start Available data
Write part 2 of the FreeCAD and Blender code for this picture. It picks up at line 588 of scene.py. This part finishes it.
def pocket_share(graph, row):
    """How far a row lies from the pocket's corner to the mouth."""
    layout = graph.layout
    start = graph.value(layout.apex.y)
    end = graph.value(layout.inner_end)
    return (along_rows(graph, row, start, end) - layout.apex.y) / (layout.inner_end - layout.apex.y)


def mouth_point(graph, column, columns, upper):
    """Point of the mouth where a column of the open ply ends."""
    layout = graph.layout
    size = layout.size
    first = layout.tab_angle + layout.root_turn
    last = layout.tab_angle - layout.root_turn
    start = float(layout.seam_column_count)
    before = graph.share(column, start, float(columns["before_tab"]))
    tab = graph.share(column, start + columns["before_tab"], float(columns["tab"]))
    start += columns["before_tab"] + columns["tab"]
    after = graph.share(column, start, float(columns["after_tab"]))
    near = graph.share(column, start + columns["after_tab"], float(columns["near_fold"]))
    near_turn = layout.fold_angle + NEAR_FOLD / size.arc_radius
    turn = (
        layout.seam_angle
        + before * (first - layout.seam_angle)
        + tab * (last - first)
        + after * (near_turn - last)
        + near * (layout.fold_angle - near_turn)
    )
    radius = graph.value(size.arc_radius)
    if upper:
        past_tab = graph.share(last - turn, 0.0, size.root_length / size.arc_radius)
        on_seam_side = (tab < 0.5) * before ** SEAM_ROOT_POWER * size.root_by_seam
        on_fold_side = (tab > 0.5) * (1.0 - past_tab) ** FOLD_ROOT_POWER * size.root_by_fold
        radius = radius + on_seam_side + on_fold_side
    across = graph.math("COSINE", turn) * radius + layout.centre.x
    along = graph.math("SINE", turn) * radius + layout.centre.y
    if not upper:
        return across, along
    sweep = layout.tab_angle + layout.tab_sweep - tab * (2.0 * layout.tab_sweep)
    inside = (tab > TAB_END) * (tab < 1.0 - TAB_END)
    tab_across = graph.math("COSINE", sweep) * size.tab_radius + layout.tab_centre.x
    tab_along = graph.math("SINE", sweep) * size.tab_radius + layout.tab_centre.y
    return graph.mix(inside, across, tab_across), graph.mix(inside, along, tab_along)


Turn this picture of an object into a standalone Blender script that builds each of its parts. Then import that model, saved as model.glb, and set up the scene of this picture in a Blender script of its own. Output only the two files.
end Available data
__Exercise brief__
Go through the entries and repeat each one exactly.

__Full output__
Write part 2 of the FreeCAD and Blender code for this picture. It picks up at line 588 of scene.py. This part finishes it.
def pocket_share(graph, row):
    """How far a row lies from the pocket's corner to the mouth."""
    layout = graph.layout
    start = graph.value(layout.apex.y)
    end = graph.value(layout.inner_end)
    return (along_rows(graph, row, start, end) - layout.apex.y) / (layout.inner_end - layout.apex.y)


def mouth_point(graph, column, columns, upper):
    """Point of the mouth where a column of the open ply ends."""
    layout = graph.layout
    size = layout.size
    first = layout.tab_angle + layout.root_turn
    last = layout.tab_angle - layout.root_turn
    start = float(layout.seam_column_count)
    before = graph.share(column, start, float(columns["before_tab"]))
    tab = graph.share(column, start + columns["before_tab"], float(columns["tab"]))
    start += columns["before_tab"] + columns["tab"]
    after = graph.share(column, start, float(columns["after_tab"]))
    near = graph.share(column, start + columns["after_tab"], float(columns["near_fold"]))
    near_turn = layout.fold_angle + NEAR_FOLD / size.arc_radius
    turn = (
        layout.seam_angle
        + before * (first - layout.seam_angle)
        + tab * (last - first)
        + after * (near_turn - last)
        + near * (layout.fold_angle - near_turn)
    )
    radius = graph.value(size.arc_radius)
    if upper:
        past_tab = graph.share(last - turn, 0.0, size.root_length / size.arc_radius)
        on_seam_side = (tab < 0.5) * before ** SEAM_ROOT_POWER * size.root_by_seam
        on_fold_side = (tab > 0.5) * (1.0 - past_tab) ** FOLD_ROOT_POWER * size.root_by_fold
        radius = radius + on_seam_side + on_fold_side
    across = graph.math("COSINE", turn) * radius + layout.centre.x
    along = graph.math("SINE", turn) * radius + layout.centre.y
    if not upper:
        return across, along
    sweep = layout.tab_angle + layout.tab_sweep - tab * (2.0 * layout.tab_sweep)
    inside = (tab > TAB_END) * (tab < 1.0 - TAB_END)
    tab_across = graph.math("COSINE", sweep) * size.tab_radius + layout.tab_centre.x
    tab_along = graph.math("SINE", sweep) * size.tab_radius + layout.tab_centre.y
    return graph.mix(inside, across, tab_across), graph.mix(inside, along, tab_along)


Turn this picture of an object into a standalone Blender script that builds each of its parts. Then import that model, saved as model.glb, and set up the scene of this picture in a Blender script of its own. Output only the two files.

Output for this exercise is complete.